* [Provided material]

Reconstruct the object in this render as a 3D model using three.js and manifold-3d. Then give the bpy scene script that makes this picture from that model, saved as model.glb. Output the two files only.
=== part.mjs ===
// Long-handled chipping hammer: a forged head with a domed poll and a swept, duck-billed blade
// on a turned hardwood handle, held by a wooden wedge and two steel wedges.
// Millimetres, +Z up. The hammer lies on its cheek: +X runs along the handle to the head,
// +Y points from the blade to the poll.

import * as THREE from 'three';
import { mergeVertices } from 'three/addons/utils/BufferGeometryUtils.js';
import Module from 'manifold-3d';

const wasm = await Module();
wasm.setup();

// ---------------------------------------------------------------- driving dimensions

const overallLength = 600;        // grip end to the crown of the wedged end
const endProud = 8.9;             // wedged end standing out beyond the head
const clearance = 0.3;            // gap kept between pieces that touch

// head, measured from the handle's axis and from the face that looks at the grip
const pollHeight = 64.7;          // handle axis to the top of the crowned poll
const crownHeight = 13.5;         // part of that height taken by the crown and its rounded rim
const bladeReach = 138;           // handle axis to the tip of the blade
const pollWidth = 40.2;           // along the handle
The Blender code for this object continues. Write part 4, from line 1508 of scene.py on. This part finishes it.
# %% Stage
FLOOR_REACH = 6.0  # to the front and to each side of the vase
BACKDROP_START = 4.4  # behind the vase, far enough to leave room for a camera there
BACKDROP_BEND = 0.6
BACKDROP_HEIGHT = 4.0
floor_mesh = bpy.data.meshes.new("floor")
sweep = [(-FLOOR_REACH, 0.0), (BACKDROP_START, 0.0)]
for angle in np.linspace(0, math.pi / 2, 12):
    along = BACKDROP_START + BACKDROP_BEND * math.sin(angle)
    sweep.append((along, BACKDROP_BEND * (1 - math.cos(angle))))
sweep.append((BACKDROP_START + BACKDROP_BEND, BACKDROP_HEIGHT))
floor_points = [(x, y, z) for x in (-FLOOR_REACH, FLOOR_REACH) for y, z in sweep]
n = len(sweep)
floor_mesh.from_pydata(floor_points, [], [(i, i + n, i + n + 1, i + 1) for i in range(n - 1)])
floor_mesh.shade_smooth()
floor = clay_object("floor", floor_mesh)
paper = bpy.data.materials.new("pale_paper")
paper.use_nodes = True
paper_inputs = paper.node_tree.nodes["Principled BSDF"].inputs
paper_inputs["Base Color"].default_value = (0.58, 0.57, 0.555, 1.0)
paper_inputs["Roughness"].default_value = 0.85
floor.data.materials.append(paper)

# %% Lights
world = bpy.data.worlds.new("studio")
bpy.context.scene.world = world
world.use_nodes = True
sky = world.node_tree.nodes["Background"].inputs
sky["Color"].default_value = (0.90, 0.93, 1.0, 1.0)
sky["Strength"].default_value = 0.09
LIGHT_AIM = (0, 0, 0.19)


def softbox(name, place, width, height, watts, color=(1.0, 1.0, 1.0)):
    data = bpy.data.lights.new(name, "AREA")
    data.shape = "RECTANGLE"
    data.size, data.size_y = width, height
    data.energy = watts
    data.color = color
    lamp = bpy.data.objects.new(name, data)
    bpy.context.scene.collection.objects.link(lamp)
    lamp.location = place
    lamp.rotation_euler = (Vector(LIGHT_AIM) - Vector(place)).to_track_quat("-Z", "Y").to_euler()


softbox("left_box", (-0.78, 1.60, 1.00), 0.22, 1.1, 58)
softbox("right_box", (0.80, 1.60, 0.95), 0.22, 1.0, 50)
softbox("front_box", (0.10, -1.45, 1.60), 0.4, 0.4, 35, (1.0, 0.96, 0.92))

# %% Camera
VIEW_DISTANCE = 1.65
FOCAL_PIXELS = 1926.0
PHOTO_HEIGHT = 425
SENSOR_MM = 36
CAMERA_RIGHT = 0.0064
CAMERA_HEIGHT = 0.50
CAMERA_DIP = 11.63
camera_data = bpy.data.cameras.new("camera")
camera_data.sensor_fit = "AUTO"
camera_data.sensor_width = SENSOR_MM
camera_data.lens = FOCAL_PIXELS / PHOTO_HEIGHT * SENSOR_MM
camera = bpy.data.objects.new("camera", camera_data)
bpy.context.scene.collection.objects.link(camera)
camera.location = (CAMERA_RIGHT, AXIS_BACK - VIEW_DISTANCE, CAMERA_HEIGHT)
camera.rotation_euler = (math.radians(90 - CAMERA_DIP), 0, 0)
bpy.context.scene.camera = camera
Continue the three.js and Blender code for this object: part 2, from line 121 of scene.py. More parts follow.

...

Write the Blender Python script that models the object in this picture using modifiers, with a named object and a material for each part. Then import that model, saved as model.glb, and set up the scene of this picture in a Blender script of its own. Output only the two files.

==

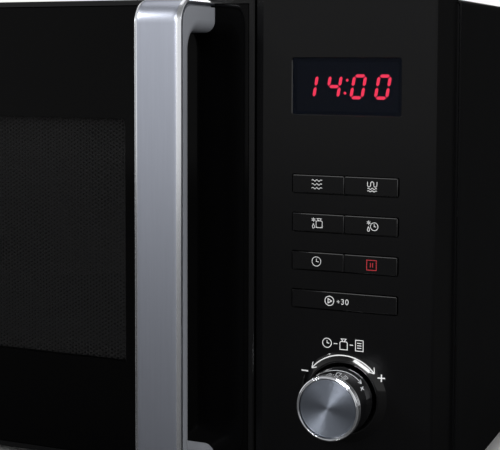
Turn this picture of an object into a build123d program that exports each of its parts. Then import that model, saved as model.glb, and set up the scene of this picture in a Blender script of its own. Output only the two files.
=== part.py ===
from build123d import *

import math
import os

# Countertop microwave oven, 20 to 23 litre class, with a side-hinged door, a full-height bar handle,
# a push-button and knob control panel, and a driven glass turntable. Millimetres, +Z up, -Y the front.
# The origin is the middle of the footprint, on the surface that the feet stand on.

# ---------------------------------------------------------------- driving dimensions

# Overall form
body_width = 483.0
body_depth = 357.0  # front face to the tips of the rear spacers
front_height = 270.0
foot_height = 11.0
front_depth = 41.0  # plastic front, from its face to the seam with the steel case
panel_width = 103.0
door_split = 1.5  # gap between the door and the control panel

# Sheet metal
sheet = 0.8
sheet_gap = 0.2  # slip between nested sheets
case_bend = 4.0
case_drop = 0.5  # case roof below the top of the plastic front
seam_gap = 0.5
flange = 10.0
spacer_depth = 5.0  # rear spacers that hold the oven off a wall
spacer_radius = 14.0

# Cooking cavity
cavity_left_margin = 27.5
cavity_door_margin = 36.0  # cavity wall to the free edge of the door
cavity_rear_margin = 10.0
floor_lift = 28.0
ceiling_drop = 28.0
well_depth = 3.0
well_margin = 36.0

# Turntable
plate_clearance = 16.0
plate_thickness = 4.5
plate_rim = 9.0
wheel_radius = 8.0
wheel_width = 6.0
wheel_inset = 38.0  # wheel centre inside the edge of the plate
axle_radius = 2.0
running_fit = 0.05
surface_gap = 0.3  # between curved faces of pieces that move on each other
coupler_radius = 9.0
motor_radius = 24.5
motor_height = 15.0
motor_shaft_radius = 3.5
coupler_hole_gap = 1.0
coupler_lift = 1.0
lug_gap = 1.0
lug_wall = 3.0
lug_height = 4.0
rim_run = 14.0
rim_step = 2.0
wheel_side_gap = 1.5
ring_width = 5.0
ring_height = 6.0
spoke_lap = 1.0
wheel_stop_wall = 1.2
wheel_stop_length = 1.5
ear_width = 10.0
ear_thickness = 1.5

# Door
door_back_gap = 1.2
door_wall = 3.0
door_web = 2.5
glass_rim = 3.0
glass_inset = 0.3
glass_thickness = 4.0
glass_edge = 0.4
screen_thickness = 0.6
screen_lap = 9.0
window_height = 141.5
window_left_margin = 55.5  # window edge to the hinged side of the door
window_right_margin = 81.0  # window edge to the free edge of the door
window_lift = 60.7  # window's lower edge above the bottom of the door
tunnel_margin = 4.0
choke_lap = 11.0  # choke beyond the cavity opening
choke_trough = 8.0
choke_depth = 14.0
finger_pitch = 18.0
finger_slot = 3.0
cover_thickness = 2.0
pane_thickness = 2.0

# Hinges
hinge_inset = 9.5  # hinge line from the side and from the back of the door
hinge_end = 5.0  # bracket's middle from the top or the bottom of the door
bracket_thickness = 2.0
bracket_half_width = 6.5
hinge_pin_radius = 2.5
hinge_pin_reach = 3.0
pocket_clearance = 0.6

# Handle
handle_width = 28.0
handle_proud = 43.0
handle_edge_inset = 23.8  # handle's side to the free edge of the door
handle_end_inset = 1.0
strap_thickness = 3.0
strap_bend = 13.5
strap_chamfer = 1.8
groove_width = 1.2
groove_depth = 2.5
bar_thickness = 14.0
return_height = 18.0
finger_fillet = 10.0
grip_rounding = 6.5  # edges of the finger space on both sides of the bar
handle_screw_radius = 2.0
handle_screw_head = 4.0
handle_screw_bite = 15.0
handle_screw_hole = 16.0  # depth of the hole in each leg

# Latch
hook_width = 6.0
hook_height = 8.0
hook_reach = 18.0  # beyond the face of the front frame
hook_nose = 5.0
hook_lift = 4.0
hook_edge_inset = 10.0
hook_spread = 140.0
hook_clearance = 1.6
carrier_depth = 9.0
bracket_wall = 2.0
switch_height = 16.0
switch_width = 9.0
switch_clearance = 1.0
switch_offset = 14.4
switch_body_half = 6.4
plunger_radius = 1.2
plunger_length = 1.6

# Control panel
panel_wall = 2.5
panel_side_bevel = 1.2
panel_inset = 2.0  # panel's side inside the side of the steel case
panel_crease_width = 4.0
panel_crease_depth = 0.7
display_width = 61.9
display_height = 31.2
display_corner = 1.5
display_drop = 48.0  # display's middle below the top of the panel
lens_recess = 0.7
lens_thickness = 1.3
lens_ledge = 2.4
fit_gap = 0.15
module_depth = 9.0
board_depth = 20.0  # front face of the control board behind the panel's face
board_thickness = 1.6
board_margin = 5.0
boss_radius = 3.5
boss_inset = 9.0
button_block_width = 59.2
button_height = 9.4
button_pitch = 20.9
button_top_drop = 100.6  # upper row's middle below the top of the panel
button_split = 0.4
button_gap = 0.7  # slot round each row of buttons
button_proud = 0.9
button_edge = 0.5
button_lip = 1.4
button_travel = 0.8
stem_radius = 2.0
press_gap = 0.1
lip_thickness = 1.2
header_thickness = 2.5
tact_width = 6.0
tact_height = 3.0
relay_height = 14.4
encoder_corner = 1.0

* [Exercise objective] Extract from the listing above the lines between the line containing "Reconstruct the object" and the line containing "const pollWidth = 40.2;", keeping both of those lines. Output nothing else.

* [Correct result]
Reconstruct the object in this render as a 3D model using three.js and manifold-3d. Then give the bpy scene script that makes this picture from that model, saved as model.glb. Output the two files only.
=== part.mjs ===
// Long-handled chipping hammer: a forged head with a domed poll and a swept, duck-billed blade
// on a turned hardwood handle, held by a wooden wedge and two steel wedges.
// Millimetres, +Z up. The hammer lies on its cheek: +X runs along the handle to the head,
// +Y points from the blade to the poll.

import * as THREE from 'three';
import { mergeVertices } from 'three/addons/utils/BufferGeometryUtils.js';
import Module from 'manifold-3d';

const wasm = await Module();
wasm.setup();

// ---------------------------------------------------------------- driving dimensions

const overallLength = 600;        // grip end to the crown of the wedged end
const endProud = 8.9;             // wedged end standing out beyond the head
const clearance = 0.3;            // gap kept between pieces that touch

// head, measured from the handle's axis and from the face that looks at the grip
const pollHeight = 64.7;          // handle axis to the top of the crowned poll
const crownHeight = 13.5;         // part of that height taken by the crown and its rounded rim
const bladeReach = 138;           // handle axis to the tip of the blade
const pollWidth = 40.2;           // along the handle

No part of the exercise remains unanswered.